How do you validate a commerce media platform’s AI personalization claims?
Request an A/B test comparing the platform’s AI selection against a category-matched baseline (the most basic relevance method achievable without AI). The test should measure offer click-through rate, offer conversion rate, and revenue per offer impression — and should verify that the AI treatment doesn’t reduce primary checkout conversion rate. A vendor confident in their AI can demonstrate measurable lift from AI selection over a non-AI baseline. A vendor who can’t or won’t run this test is providing an untestable AI claim. The number of transactions the model was trained on should be answerable specifically; responses below 100 million transactions indicate limited training data scale.
Measuring AI vs. Non-AI Performance
An ecommerce checkout optimization A/B test for AI personalization validity compares:
Control: Offers matched by product category only (the most basic relevance method, achievable without AI)

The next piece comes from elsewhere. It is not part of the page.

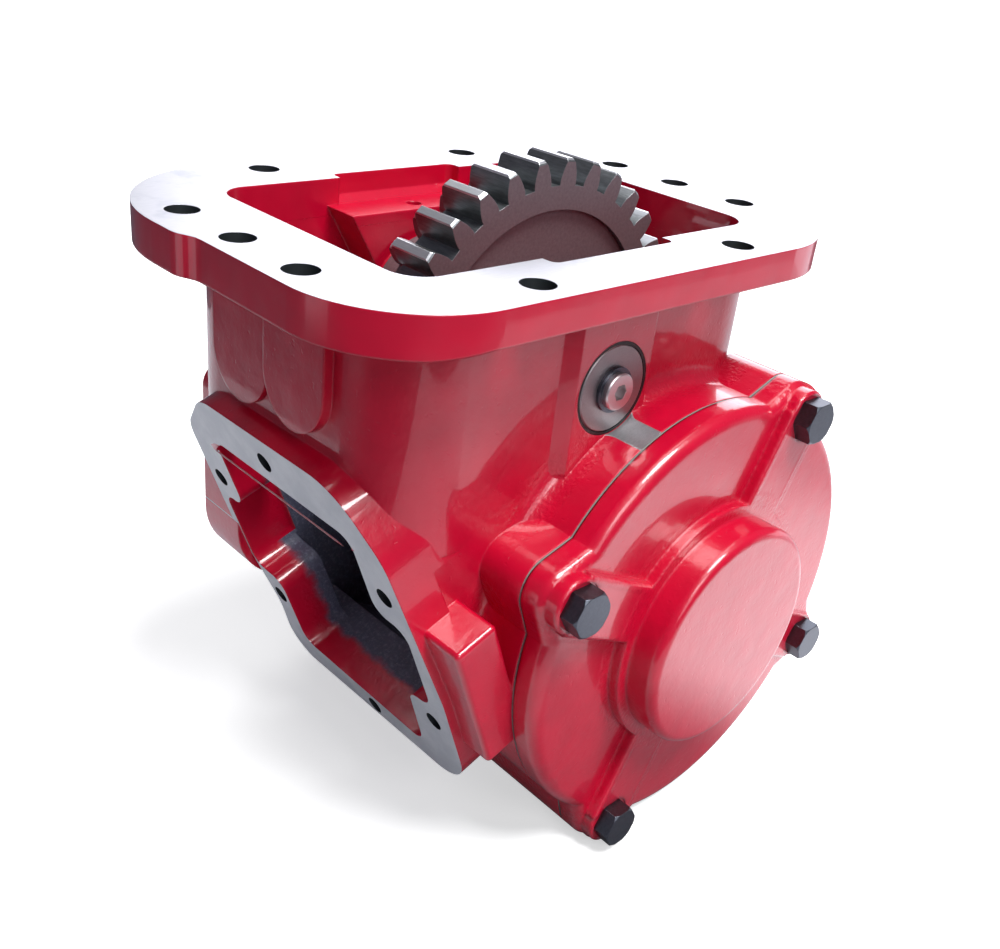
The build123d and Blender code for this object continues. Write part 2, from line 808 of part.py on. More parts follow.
def flange_holes():
    places = []
    for x in (-end_hole_x, end_hole_x):
        places += [(x, corner_hole_y), (x, 0.0), (x, -corner_hole_y)]
    for x in (-side_hole_x, side_hole_x):
        places += [(x, side_hole_y), (x, -side_hole_y)]
    return places


def flange_and_neck():
    """The flange plate on the neck, with a rounded root between them and a thicker left end."""
    solid = extrude(flange_outline(), -flange_thick)
    solid += extrude(RectangleRounded(2.0 * neck_half_x, 2.0 * neck_half_y, neck_radius), -neck_depth)
    root = []
    for edge in solid.edges():
        middle = edge.center()
        inner = abs(middle.X) < neck_half_x + 1.0 and abs(middle.Y) < neck_half_y + 1.0
        if inner and abs(middle.Z + flange_thick) < 0.1:
            root.append(edge)
    solid = fillet(root, neck_fillet)
    ramp_x = -neck_half_x - neck_fillet
    end_x = -flange_half_x - 2.0 * flange_bulge
    section = make_face(Polyline(
        (end_x, 0.0),
        (end_x, -flange_end_thick),
        (ramp_x, -flange_end_thick),
        (ramp_x + flange_end_ramp, -flange_thick),
        (ramp_x + flange_end_ramp, 0.0),
        close=True,
    ))
    end_zone = profile_y(section, -flange_half_y - overrun, flange_half_y + overrun)
    return solid + (extrude(flange_outline(), -flange_end_thick) & end_zone)


def neck_pads():
    """Two round-bottomed pads side by side on the neck's end wall."""
    pads = []
    far_pad = (1.0, neck_pad_rise, 0.0)
    near_pad = (-1.0, neck_pad_rise + neck_pad_step, neck_pad_drop)
    for side, rise, drop in (far_pad, near_pad):
        y = side * neck_pad_radius + neck_pad_shift
        low = neck_pad_z + drop
        sketch = Pos(y, low) * Circle(neck_pad_radius)
        sketch += Pos(y, low / 2.0) * Rectangle(2.0 * neck_pad_radius, -low)
        wall = Plane(origin=(-neck_half_x + pad_root, 0, 0), x_dir=(0, 1, 0), z_dir=(1, 0, 0))
        pads.append(extrude(wall * sketch, -pad_root - rise))
    return pads


def idler_pad():
    sketch = make_face(Polyline(
        (-idler_pad_half_x - idler_pad_skirt, -neck_half_y + pad_root),
        (-idler_pad_half_x, idler_pad_y),
        (idler_pad_half_x, idler_pad_y),
        (idler_pad_half_x + idler_pad_right_skirt, -neck_half_y + pad_root),
        close=True,
    ))
    return Pos(0, 0, output_z) * extrude(sketch, -output_z - 1.0)


def rear_pad():
    right = output_x
    sketch = rounded_outline([
        (rear_pad_x, rear_pad_top, 10.0),
        (right, rear_pad_top, 10.0),
        (right, rear_pad_bottom, 10.0),
        (rear_pad_x, rear_pad_bottom, rear_pad_radius),
    ])
    return profile_y(sketch, side_far - pad_root, cap_face_y)


def side_block():
    sketch = side_rectangle(block_near_y, side_body_near + pad_root, block_top, block_bottom)
    block = side_prism(sketch, block_set_back, block_set_back + block_width)
    return fillet(block.edges(), block_rounding)


def near_root_arc(solid):
    """The longest arc where the barrel meets the near walls of the neck and the body."""
    arcs = []
    for edge in solid.edges().filter_by(GeomType.CIRCLE):
        middle = edge @ 0.5
        reach = sqrt((middle.X - output_x) ** 2 + (middle.Z - output_z) ** 2)
        if abs(reach - barrel_radius) < 0.05 and abs(middle.Y + neck_half_y) < 0.01:
            arcs.append(edge)
    return [max(arcs, key=lambda edge: edge.length)]


def neck_body_barrel():
    """The neck, the body behind the side face and the barrel, with coves cast in their corners."""
    neck = extrude(RectangleRounded(2.0 * neck_half_x, 2.0 * neck_half_y, neck_radius), -neck_depth)
    barrel = cylinder_y(barrel_radius, cover_face_y, cap_face_y, output_x, output_z)
    body = side_outline() & side_rectangle(side_body_near, side_far, side_top, side_bottom)
    neck_and_barrel = neck + barrel
    all_three = neck + side_prism(body, 0.0, chamber_depth) + barrel
    neck_and_barrel = fillet(near_root_arc(neck_and_barrel), neck_root_radius)
    all_three = fillet(near_root_arc(all_three), body_root_radius)
    return neck_and_barrel + all_three


def low_ear():
    """The lowest ear, which runs further back along the barrel than the others."""
    lowest = min(cover_bolt_places(), key=lambda place: place[1])
    return cover_profile(ear_outline(lowest), cover_face_y, cover_face_y + low_ear_depth)


def housing_outside():
    solid = flange_and_neck() + neck_body_barrel()
    for pad in neck_pads():
        solid += pad
    solid += idler_pad()
    solid += side_prism(side_outline(), 0.0, side_flange)
    solid += cover_profile(cover_outline(), cover_face_y, cover_face_y + ear_depth)
    solid += low_ear()
    solid += rear_pad()
    solid += side_block()
    solid += cylinder_y(idler_boss_radius, idler_z, neck_half_y + rear_boss_height, 0.0, idler_z)
    return solid


def neck_cavity():
    width = 2.0 * opening_half_x
    length = opening_near_y + opening_far_y
    middle = (opening_far_y - opening_near_y) / 2.0
    solid = extrude(Pos(0, middle) * RectangleRounded(width, length, opening_radius), -neck_depth)
    recess_length = length + 2.0 * recess_depth
    recess = Pos(0, middle) * RectangleRounded(2.0 * recess_half_x, recess_length, recess_corner)
    side_view = make_face(Polyline(
        (-opening_near_y - recess_depth, 0.0),
        (-opening_near_y - recess_depth, recess_slope - recess_height),
        (-opening_near_y, -recess_height),
        (opening_far_y, -recess_height),
        (opening_far_y + recess_depth, recess_slope - recess_height),
        (opening_far_y + recess_depth, 0.0),
        close=True,
    ))
    across = Plane(origin=(-recess_half_x, 0, 0), x_dir=(0, 1, 0), z_dir=(1, 0, 0))
    return solid + (extrude(recess, -recess_height) & extrude(across * side_view, 2.0 * recess_half_x))


def housing_inside():
    solid = neck_cavity()
    cavity_radius = barrel_radius - barrel_wall
    solid += cylinder_y(cavity_radius, cover_face_y + barrel_front_wall, cap_face_y - barrel_rear_wall,
                        output_x, output_z)
    solid += side_prism(side_mouth(), -overrun, mouth_depth)
    chamber = side_rectangle(-opening_near_y, opening_far_y, mouth_top, mouth_bottom)
    solid += side_prism(chamber, mouth_depth - overrun, chamber_depth)
    return solid


def inner_bosses():
    """Bosses that carry the idler shaft, and the ring that seats the rear bearing."""
    front = cylinder_y(idler_boss_radius, -neck_half_y, front_washer_y, 0.0, idler_z)
    rear = cylinder_y(idler_boss_radius, rear_washer_y + washer_thick, neck_half_y, 0.0, idler_z)
    web = make_face(Polyline(
        (-web_half_top, web_top),
        (web_half_top, web_top),
        (web_half_bottom, web_bottom),
        (-web_half_bottom, web_bottom),
        close=True,
    ))
    web_solid = profile_y(web, rear_washer_y + washer_thick + overrun, opening_far_y + overrun)
    seat = cylinder_y(rear_bearing_outer + rear_seat_wall, rear_bearing_y - rear_seat_rise,
                      cap_face_y - barrel_rear_wall + overrun, output_x, output_z)
    return front + rear + web_solid + seat


def housing_bores():
    cuts = [
        cylinder_y(idler_radius + seat_gap, idler_pad_y - overrun, idler_blind_y, 0.0, idler_z),
        cylinder_y(idler_radius + o_ring_width + seat_gap, idler_pad_y - overrun, idler_pad_y + o_ring_depth,
                   0.0, idler_z),
        cylinder_y(trough_radius, cover_face_y - overrun, idler_pad_y, 0.0, idler_z),
        cylinder_z(pin_radius, idler_z, pin_hole_top, 0.0, pin_y),
        cylinder_y(cover_bore, cover_face_y - overrun, cover_face_y + barrel_front_wall + overrun,
                   output_x, output_z),
        cylinder_y(rear_bearing_outer, rear_bearing_y, cap_face_y + overrun, output_x, output_z),
        cylinder_y(rear_bearing_outer - rear_seat_lip, rear_bearing_y - rear_seat_reach, cap_face_y,
                   output_x, output_z),
    ]
    for x, y in flange_holes():
        cuts.append(cylinder_z(bolt_hole_radius, -flange_end_thick - overrun, overrun, x, y))
    for x, z in cover_bolt_places():
        cuts.append(cylinder_y(cover_bolt_radius + seat_gap, cover_face_y - overrun,
                               cover_face_y + cover_bolt_grip + tapped_extra, output_x + x, output_z + z))
    for x, z in cap_bolt_places():
        cuts.append(cylinder_y(cap_bolt_radius + seat_gap, cap_face_y - cap_bolt_grip - tapped_extra,
                               cap_face_y + overrun, output_x + x, output_z + z))
    for y, down in side_holes:
        cuts.append(side_prism(Pos(y, down) * Circle(side_hole_radius), -overrun, side_hole_depth))
    return cuts


def housing():
    solid = housing_outside()
    solid -= housing_inside()
    solid += inner_bosses()
    for cut in housing_bores():
        solid -= cut
    return solid


def save(name, shape):
    shape.label = name
    export_step(shape, f"parts/{name}.step")


front_bearing = (front_bearing_inner, front_bearing_outer, front_ball_radius, front_bearing_y,
                 front_bearing_width)
rear_bearing = (rear_bearing_inner, rear_bearing_outer, rear_ball_radius, rear_bearing_y, rear_bearing_width)
front_outer, front_inner = bearing_races(*front_bearing)
rear_outer, rear_inner = bearing_races(*rear_bearing)

save("housing", housing())
save("bearing_cover", bearing_cover())
save("cover_gasket", cover_gasket())
save("cover_bolts", cover_bolts())
save("cluster_gear", cluster_gear())
save("idler_shaft", idler_shaft())
save("idler_shaft_o_ring", idler_shaft_o_ring())
save("idler_shaft_plug", idler_shaft_plug())
save("idler_plug_washer", idler_plug_washer())
save("idler_shaft_pin", idler_shaft_pin())
save("front_thrust_washer", thrust_washer(front_washer_y))
save("rear_thrust_washer", thrust_washer(rear_washer_y))
save("front_needle_cage", needle_cage(front_needles_y))
save("front_needle_rollers", needle_rollers(front_needles_y))
save("rear_needle_cage", needle_cage(rear_needles_y))
save("rear_needle_rollers", needle_rollers(rear_needles_y))
save("needle_spacer", needle_spacer())
save("output_shaft", output_shaft())
save("output_shaft_snap_ring", snap_ring())
save("sliding_gear", sliding_gear())
save("front_bearing_outer_race", front_outer)
save("front_bearing_inner_race", front_inner)
save("front_bearing_balls", bearing_balls(*front_bearing))
save("front_bearing_cage", bearing_cage(*front_bearing))
save("rear_bearing_outer_race", rear_outer)
save("rear_bearing_inner_race", rear_inner)
save("rear_bearing_balls", bearing_balls(*rear_bearing))
save("rear_bearing_cage", bearing_cage(*rear_bearing))
save("rear_bearing_cap", rear_bearing_cap())
save("rear_cap_gasket", rear_cap_gasket())
save("rear_cap_bolts", rear_cap_bolts())
save("output_oil_seal", output_oil_seal())
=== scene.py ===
from collections import namedtuple
from math import cos, radians, sin

import bpy
from mathutils import Matrix, Vector


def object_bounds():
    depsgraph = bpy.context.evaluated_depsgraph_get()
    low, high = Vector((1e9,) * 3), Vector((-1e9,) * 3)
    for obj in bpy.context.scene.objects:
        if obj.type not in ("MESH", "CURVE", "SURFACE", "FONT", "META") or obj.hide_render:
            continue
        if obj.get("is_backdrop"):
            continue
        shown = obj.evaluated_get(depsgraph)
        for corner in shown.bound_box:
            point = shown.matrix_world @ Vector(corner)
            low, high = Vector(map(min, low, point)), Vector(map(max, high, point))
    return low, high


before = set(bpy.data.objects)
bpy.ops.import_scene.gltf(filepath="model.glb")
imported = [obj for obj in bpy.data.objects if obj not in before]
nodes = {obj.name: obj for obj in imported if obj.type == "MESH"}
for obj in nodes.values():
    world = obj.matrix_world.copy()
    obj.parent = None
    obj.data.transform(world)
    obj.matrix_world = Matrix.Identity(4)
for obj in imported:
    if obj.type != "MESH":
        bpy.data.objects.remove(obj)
cad_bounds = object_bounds()
print("pieces from CAD:", len(nodes))

# %% [markdown]
# The places below are the ones the CAD model is drawn from. The flange's machined face is z = 0, the idler
# axis runs along Y below it, and the output axis lies lower on the right. The side opening's face is tilted,
# and a point is in front of it when it lies further out along the face's normal.
# %% Places on the object
mm = 0.001
across_x = (1, 0, 0)
across_y = (0, 1, 0)
upward = (0, 0, 1)
idler_axis = Vector((0.0, 0.0, -47.7)) * mm
output_axis = Vector((42.18, 0.0, -147.07)) * mm
side_tilt = radians(21.0)
side_centre = Vector((-74.0, 0.0, -144.4)) * mm
side_normal = Vector((-cos(side_tilt), 0.0, -sin(side_tilt)))
side_down = Vector((sin(side_tilt), 0.0, -cos(side_tilt)))
print("output axis below the idler axis, in mm:", round((idler_axis - output_axis).z / mm, 2))

# %% [markdown]
# The photograph is taken from the near left corner, close to the unit, with the camera turned a little about
# its own line of sight. A camera can be placed by eye, but then every comparison with the photograph is a
# little off. This one's place was worked out from the flange's ten holes, which are all on one plane at known
# distances, so the lens and the turn below repeat the photograph's perspective.
# %% Camera
camera_place = Vector((-285.03, -297.54, 100.96)) * mm
camera_yaw = radians(45.755)
camera_pitch = radians(-27.363)
camera_roll = radians(6.553)
focal_pixels = 1102.5
frame_pixels = 1000.0
sensor_width = 36.0


def place_camera():
    """A camera that looks along the given yaw and pitch, then turned about its line of sight."""
    level = Vector((sin(camera_yaw), cos(camera_yaw), 0.0))
    ahead = level * cos(camera_pitch) + Vector(upward) * sin(camera_pitch)
    level_right = ahead.cross(Vector(upward)).normalized()
    level_up = level_right.cross(ahead)
    right = cos(camera_roll) * level_right + sin(camera_roll) * level_up
    up = -sin(camera_roll) * level_right + cos(camera_roll) * level_up
    data = bpy.data.cameras.new("photo_camera")
    data.sensor_width = sensor_width
    data.lens = sensor_width * focal_pixels / frame_pixels
    data.clip_start = 0.01
    camera = bpy.data.objects.new("photo_camera", data)
    bpy.context.scene.collection.objects.link(camera)
    turn = Matrix((right, up, -ahead)).transposed()
    camera.matrix_world = Matrix.Translation(camera_place) @ turn.to_4x4()
    bpy.context.scene.camera = camera
    return camera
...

Treatment: Offers selected by the platform’s AI model
Metrics to measure: offer click-through rate, offer conversion rate, revenue per offer impression, and — critically — primary checkout conversion rate (to verify the AI selection isn’t introducing checkout friction).
If the AI treatment doesn’t produce measurably higher click-through and conversion rates than the category-matched control, the AI claim is not supported by performance. This test should be run before any long-term contract commitment.
The commerce media platforms delivering genuine AI personalization are demonstrable in a controlled test. Ask for it.